WORK TO BE COMPLETED:
Output each entry exactly; skip nothing.

RECORD EXTRACTS:
## START

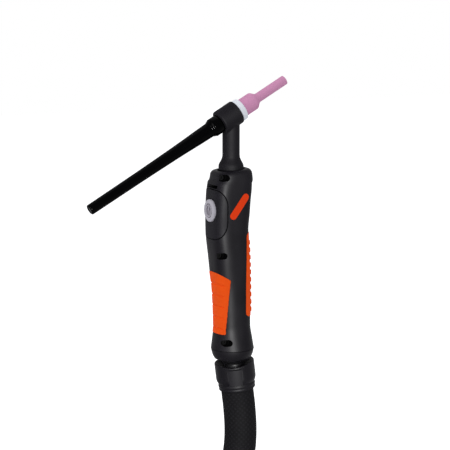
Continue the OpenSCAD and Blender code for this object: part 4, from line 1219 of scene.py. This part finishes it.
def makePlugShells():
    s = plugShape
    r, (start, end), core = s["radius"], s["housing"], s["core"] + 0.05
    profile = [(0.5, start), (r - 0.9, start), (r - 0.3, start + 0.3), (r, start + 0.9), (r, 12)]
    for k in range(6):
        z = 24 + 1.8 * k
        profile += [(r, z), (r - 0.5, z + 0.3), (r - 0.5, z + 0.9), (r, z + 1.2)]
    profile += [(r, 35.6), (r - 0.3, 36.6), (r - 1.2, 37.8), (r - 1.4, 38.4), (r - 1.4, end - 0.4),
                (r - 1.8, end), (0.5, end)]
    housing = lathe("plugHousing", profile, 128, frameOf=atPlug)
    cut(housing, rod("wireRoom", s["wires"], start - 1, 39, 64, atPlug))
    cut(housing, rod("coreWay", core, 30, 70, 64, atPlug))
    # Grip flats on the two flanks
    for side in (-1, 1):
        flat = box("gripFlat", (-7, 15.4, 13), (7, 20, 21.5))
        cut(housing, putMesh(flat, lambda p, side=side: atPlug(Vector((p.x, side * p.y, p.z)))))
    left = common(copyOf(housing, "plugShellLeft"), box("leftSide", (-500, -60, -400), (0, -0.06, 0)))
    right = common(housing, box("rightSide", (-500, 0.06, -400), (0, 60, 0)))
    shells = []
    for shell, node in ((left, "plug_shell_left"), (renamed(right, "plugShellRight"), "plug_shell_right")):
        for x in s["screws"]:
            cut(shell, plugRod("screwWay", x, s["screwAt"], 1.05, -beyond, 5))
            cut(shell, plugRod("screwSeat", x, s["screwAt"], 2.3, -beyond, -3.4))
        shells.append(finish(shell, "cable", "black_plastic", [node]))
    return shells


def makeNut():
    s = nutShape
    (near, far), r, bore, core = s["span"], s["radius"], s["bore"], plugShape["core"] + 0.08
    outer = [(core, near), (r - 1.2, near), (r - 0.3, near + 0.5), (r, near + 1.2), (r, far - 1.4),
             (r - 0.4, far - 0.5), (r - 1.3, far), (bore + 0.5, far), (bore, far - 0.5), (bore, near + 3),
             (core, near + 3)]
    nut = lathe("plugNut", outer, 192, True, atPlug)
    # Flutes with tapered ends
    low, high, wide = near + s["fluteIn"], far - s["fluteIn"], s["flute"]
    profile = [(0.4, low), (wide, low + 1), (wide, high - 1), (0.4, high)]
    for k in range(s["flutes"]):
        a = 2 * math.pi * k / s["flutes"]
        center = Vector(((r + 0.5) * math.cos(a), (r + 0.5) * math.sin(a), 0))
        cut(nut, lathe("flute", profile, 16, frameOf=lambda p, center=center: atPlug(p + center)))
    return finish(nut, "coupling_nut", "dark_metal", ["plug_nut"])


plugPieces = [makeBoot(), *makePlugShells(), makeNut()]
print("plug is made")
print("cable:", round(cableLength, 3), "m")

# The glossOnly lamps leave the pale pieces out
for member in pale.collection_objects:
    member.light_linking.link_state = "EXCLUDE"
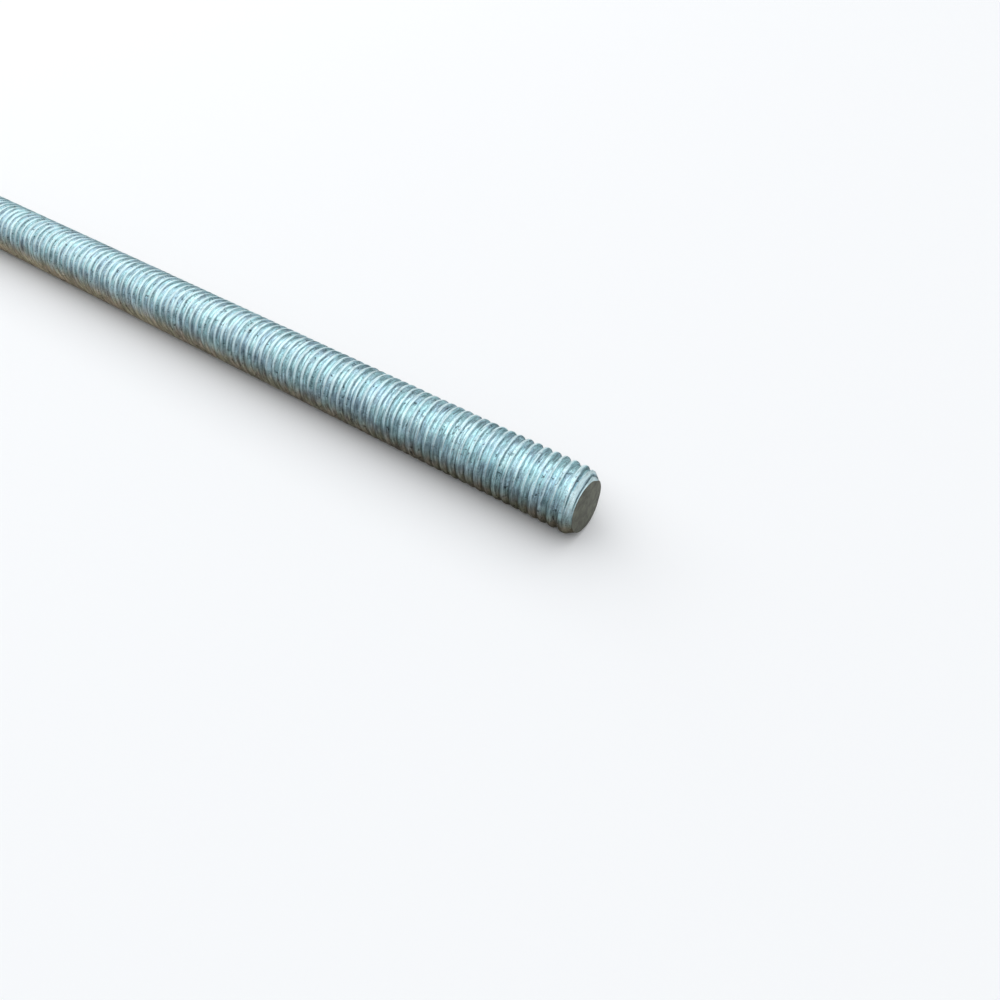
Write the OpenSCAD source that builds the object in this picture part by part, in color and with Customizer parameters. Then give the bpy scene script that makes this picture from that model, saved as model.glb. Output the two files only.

## END

WORKED SOLUTION:
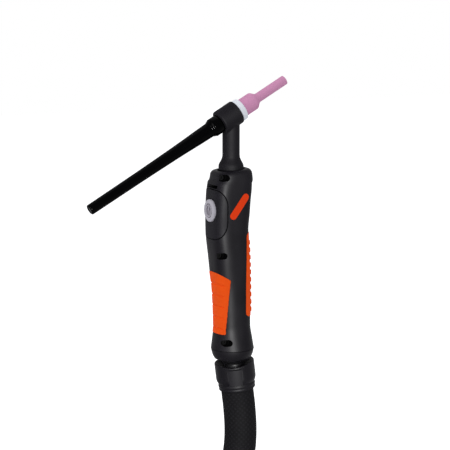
Continue the OpenSCAD and Blender code for this object: part 4, from line 1219 of scene.py. This part finishes it.
def makePlugShells():
    s = plugShape
    r, (start, end), core = s["radius"], s["housing"], s["core"] + 0.05
    profile = [(0.5, start), (r - 0.9, start), (r - 0.3, start + 0.3), (r, start + 0.9), (r, 12)]
    for k in range(6):
        z = 24 + 1.8 * k
        profile += [(r, z), (r - 0.5, z + 0.3), (r - 0.5, z + 0.9), (r, z + 1.2)]
    profile += [(r, 35.6), (r - 0.3, 36.6), (r - 1.2, 37.8), (r - 1.4, 38.4), (r - 1.4, end - 0.4),
                (r - 1.8, end), (0.5, end)]
    housing = lathe("plugHousing", profile, 128, frameOf=atPlug)
    cut(housing, rod("wireRoom", s["wires"], start - 1, 39, 64, atPlug))
    cut(housing, rod("coreWay", core, 30, 70, 64, atPlug))
    # Grip flats on the two flanks
    for side in (-1, 1):
        flat = box("gripFlat", (-7, 15.4, 13), (7, 20, 21.5))
        cut(housing, putMesh(flat, lambda p, side=side: atPlug(Vector((p.x, side * p.y, p.z)))))
    left = common(copyOf(housing, "plugShellLeft"), box("leftSide", (-500, -60, -400), (0, -0.06, 0)))
    right = common(housing, box("rightSide", (-500, 0.06, -400), (0, 60, 0)))
    shells = []
    for shell, node in ((left, "plug_shell_left"), (renamed(right, "plugShellRight"), "plug_shell_right")):
        for x in s["screws"]:
            cut(shell, plugRod("screwWay", x, s["screwAt"], 1.05, -beyond, 5))
            cut(shell, plugRod("screwSeat", x, s["screwAt"], 2.3, -beyond, -3.4))
        shells.append(finish(shell, "cable", "black_plastic", [node]))
    return shells


def makeNut():
    s = nutShape
    (near, far), r, bore, core = s["span"], s["radius"], s["bore"], plugShape["core"] + 0.08
    outer = [(core, near), (r - 1.2, near), (r - 0.3, near + 0.5), (r, near + 1.2), (r, far - 1.4),
             (r - 0.4, far - 0.5), (r - 1.3, far), (bore + 0.5, far), (bore, far - 0.5), (bore, near + 3),
             (core, near + 3)]
    nut = lathe("plugNut", outer, 192, True, atPlug)
    # Flutes with tapered ends
    low, high, wide = near + s["fluteIn"], far - s["fluteIn"], s["flute"]
    profile = [(0.4, low), (wide, low + 1), (wide, high - 1), (0.4, high)]
    for k in range(s["flutes"]):
        a = 2 * math.pi * k / s["flutes"]
        center = Vector(((r + 0.5) * math.cos(a), (r + 0.5) * math.sin(a), 0))
        cut(nut, lathe("flute", profile, 16, frameOf=lambda p, center=center: atPlug(p + center)))
    return finish(nut, "coupling_nut", "dark_metal", ["plug_nut"])


plugPieces = [makeBoot(), *makePlugShells(), makeNut()]
print("plug is made")
print("cable:", round(cableLength, 3), "m")

# The glossOnly lamps leave the pale pieces out
for member in pale.collection_objects:
    member.light_linking.link_state = "EXCLUDE"
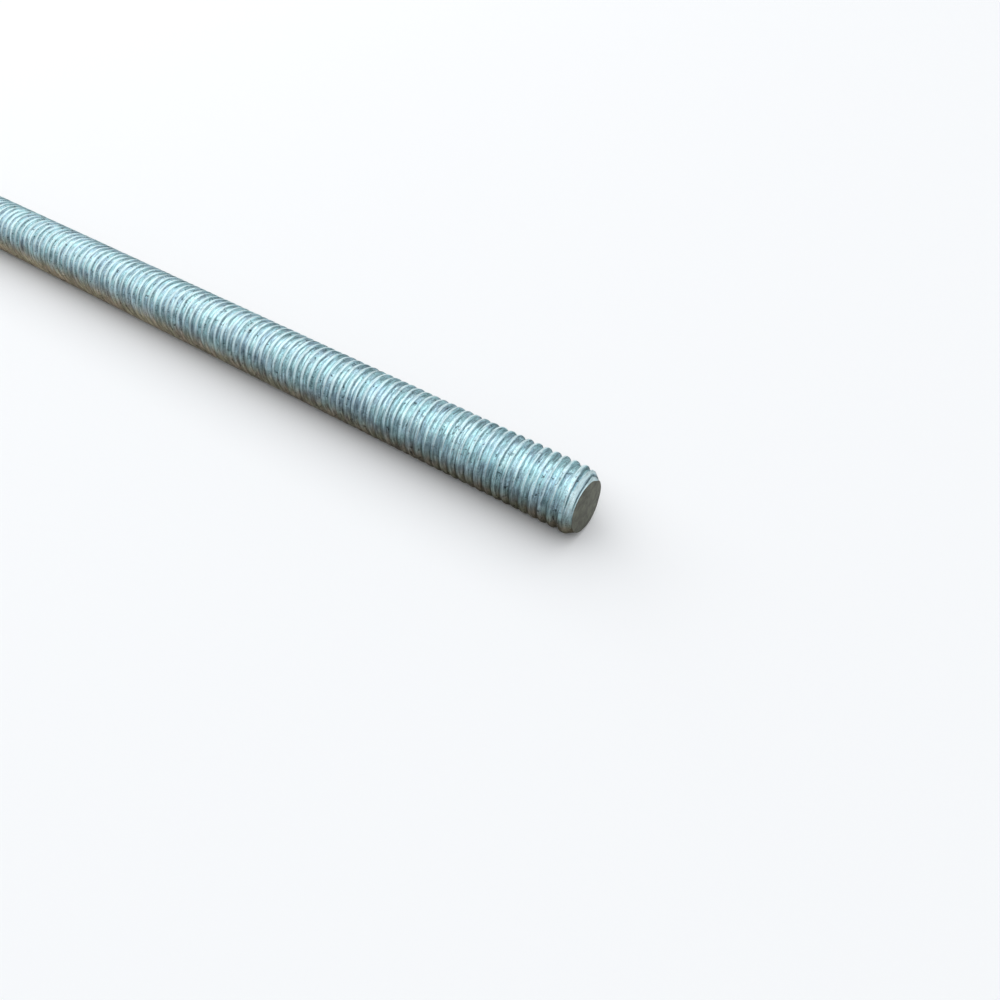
Write the OpenSCAD source that builds the object in this picture part by part, in color and with Customizer parameters. Then give the bpy scene script that makes this picture from that model, saved as model.glb. Output the two files only.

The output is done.